Belavkin https://arxiv.org/abs/math-ph/0512069 makes a similar comment as @A. Neumaier's post #12
" As extended to nondemolition observations continual in time [9]–[15], this approach consists in using the quantum filtering method for the derivation of nonunitary stochastic wave equations describing the quantum dynamics under the observation. Since a particular type of such equations has been taken as a postulate in the phenomenological theory of continuous reduction and spontaneous localization [16]–[20], the question arises whether it is possible to obtain this equation from an appropriate Schroedinger equation."

Diosi makes a similar comment in http://philsci-archive.pitt.edu/14072/1/howtoteachcollapse-27-10-17.pdf
"Finally in the nineteen-nineties I got rid of my ignorance and learned that unsharp measurements and my time-continuous measurement (monitoring) could have equally been derived from standard quantum theory [15, 16]. That was disappointing [1]."

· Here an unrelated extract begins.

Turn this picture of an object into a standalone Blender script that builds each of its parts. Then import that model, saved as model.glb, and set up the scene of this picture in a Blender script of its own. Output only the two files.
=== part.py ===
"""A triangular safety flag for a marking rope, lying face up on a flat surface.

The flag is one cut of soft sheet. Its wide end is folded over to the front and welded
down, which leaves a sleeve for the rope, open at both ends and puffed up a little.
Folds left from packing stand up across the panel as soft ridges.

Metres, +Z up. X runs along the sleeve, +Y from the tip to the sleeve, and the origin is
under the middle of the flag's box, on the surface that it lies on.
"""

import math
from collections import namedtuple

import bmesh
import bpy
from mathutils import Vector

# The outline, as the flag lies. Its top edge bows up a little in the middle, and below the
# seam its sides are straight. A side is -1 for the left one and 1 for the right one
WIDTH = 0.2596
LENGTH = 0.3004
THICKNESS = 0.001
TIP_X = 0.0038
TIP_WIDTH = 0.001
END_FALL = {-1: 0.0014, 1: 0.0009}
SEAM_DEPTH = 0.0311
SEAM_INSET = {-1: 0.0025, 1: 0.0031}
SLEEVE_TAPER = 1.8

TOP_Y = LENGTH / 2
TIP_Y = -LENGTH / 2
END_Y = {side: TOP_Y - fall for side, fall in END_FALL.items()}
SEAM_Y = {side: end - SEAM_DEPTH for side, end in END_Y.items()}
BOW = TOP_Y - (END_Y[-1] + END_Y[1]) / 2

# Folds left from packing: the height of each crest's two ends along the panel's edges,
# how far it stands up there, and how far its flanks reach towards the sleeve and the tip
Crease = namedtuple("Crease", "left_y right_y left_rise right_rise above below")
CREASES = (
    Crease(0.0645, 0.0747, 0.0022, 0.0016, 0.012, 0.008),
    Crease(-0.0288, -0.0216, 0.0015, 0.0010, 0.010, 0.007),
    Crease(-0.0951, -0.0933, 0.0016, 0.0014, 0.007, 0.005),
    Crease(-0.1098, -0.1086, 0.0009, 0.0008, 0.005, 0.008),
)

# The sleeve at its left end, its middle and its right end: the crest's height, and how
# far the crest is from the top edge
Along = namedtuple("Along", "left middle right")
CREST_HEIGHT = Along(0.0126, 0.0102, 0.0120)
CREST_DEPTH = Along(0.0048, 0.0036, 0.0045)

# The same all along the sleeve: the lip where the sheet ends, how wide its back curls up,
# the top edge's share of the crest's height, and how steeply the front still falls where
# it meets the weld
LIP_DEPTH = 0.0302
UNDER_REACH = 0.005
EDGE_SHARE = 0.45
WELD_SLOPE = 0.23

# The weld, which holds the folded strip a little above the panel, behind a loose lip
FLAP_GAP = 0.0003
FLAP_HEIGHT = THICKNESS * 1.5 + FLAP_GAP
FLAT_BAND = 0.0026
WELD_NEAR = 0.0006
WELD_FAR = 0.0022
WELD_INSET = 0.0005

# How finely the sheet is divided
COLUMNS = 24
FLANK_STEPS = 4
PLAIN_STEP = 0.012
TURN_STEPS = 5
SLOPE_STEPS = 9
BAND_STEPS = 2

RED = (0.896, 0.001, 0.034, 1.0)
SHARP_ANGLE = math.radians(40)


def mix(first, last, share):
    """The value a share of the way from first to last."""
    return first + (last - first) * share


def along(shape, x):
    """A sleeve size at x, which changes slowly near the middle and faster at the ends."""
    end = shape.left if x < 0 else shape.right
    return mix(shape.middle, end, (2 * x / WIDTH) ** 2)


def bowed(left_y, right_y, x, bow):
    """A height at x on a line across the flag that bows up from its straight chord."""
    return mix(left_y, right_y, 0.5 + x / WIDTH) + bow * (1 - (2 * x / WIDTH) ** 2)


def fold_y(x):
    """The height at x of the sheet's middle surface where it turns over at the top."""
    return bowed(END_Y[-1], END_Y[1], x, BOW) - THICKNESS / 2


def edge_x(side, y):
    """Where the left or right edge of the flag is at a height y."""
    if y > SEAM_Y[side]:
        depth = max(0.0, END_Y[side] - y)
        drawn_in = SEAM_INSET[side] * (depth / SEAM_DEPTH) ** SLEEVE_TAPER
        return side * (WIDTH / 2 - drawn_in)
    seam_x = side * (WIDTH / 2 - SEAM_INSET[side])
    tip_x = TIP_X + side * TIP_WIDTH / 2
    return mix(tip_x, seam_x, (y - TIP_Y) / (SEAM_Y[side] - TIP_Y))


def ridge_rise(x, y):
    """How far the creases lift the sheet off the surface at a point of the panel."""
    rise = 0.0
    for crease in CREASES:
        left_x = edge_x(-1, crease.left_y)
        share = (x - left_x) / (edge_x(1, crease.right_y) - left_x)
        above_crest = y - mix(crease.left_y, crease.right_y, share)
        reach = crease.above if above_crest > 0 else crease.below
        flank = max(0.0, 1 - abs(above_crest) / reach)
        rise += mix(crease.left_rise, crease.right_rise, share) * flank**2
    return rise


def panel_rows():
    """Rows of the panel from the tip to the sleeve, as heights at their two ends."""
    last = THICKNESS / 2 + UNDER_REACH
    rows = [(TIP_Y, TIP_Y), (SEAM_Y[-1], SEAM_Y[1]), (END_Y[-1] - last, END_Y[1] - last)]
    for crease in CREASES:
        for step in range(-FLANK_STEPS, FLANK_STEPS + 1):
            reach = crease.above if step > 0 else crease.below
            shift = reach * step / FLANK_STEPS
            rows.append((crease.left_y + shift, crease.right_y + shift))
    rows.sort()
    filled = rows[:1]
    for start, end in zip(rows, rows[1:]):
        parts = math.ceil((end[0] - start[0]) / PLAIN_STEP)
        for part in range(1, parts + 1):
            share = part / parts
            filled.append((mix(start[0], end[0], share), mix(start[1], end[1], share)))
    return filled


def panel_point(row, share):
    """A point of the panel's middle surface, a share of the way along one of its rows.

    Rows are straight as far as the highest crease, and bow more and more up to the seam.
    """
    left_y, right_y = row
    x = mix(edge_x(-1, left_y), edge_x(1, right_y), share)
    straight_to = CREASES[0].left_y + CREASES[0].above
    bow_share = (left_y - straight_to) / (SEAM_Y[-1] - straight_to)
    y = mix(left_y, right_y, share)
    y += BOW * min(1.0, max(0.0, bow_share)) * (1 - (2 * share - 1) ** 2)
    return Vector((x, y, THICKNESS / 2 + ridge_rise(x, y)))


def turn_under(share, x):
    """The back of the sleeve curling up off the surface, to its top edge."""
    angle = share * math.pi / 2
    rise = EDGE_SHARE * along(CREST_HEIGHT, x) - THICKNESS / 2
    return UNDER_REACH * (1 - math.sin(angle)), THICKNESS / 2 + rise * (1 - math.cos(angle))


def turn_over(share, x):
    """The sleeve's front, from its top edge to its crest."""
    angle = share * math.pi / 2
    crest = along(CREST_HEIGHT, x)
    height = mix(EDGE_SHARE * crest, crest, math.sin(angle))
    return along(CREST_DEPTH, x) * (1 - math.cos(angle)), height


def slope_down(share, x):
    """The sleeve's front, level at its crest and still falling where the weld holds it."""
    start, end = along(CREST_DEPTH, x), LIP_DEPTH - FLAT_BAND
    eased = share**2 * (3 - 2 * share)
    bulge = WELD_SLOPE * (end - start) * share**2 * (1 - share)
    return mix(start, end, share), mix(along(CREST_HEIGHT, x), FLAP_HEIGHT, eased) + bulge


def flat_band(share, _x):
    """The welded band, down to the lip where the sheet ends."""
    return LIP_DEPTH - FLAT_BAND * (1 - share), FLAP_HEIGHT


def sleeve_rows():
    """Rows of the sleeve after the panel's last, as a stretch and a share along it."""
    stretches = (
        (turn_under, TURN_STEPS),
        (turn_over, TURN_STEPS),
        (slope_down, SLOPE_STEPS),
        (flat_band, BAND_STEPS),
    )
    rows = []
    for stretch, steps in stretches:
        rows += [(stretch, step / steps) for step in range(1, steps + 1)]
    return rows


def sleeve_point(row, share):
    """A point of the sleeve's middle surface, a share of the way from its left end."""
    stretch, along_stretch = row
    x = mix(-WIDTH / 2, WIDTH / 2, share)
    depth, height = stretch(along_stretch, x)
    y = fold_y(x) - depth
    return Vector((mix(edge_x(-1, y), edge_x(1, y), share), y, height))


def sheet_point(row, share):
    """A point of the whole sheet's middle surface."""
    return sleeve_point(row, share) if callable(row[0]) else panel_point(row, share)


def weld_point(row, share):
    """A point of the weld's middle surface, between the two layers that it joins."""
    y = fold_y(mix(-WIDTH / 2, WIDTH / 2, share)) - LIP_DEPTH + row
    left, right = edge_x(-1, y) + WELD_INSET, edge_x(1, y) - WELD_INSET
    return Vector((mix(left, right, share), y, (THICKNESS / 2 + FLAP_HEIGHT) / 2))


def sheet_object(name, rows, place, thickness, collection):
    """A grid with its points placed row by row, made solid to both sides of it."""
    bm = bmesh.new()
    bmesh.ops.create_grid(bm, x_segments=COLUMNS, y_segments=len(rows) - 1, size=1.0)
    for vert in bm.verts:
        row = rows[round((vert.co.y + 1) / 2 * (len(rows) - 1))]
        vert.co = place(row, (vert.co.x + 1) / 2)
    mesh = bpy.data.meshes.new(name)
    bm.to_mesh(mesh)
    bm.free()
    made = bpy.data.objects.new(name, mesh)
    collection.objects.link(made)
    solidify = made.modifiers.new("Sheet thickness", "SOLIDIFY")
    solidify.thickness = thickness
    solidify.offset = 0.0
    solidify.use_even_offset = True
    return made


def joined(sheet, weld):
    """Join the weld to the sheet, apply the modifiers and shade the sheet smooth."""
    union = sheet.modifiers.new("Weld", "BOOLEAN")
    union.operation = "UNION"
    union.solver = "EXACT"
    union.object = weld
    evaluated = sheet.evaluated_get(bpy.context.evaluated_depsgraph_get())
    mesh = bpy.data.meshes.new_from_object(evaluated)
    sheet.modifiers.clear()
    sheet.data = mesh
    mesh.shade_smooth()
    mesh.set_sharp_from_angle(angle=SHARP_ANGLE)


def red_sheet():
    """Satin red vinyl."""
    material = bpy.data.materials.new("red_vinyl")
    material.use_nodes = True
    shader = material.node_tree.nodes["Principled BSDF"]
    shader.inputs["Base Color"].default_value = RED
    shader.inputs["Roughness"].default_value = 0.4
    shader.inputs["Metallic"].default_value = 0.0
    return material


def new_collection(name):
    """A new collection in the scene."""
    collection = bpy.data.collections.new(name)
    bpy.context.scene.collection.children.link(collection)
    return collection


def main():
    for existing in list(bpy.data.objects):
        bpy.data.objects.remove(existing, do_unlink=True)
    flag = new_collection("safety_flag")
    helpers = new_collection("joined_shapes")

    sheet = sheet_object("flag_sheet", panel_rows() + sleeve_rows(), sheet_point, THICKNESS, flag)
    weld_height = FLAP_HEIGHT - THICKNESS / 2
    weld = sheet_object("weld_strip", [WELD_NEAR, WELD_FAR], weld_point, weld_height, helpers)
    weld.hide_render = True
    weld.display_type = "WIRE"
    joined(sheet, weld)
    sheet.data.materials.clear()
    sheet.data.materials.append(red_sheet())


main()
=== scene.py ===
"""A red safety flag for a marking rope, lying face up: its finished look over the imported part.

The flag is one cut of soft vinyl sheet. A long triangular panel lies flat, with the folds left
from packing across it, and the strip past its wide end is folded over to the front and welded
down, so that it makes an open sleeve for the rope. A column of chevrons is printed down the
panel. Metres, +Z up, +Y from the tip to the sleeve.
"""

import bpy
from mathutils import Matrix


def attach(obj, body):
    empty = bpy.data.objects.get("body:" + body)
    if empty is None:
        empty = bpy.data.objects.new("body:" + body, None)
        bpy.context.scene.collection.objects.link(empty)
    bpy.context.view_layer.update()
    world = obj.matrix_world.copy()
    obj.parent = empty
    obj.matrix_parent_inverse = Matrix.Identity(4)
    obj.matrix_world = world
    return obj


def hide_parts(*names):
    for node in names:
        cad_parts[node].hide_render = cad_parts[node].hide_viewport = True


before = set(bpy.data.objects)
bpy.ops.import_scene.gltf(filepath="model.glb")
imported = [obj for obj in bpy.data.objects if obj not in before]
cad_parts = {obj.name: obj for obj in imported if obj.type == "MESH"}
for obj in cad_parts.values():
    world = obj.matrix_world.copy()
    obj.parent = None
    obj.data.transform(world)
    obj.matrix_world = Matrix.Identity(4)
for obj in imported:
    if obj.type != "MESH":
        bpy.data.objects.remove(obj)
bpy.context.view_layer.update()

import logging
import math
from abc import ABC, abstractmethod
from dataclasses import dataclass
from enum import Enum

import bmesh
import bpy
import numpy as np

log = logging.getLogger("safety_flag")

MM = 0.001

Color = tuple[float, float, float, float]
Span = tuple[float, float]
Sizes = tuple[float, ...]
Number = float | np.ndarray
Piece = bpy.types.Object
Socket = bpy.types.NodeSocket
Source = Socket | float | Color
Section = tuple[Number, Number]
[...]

Todd Brun https://arxiv.org/abs/quant-ph/9710021
"Quantum open systems are described in the Markovian limit by master equations in Lindblad form. I argue that common "quantum trajectory" techniques corresponding to continuous measurement schemes, which solve the master equation by unraveling its evolution into stochastic trajectories in Hilbert space, correspond closely to particular sets of decoherent (or consistent) histories. This is illustrated by a simple model of photon counting. An equivalence is shown for these models between standard quantum jumps and the orthogonal jumps of Diósi, which have already been shown to correspond to decoherent histories."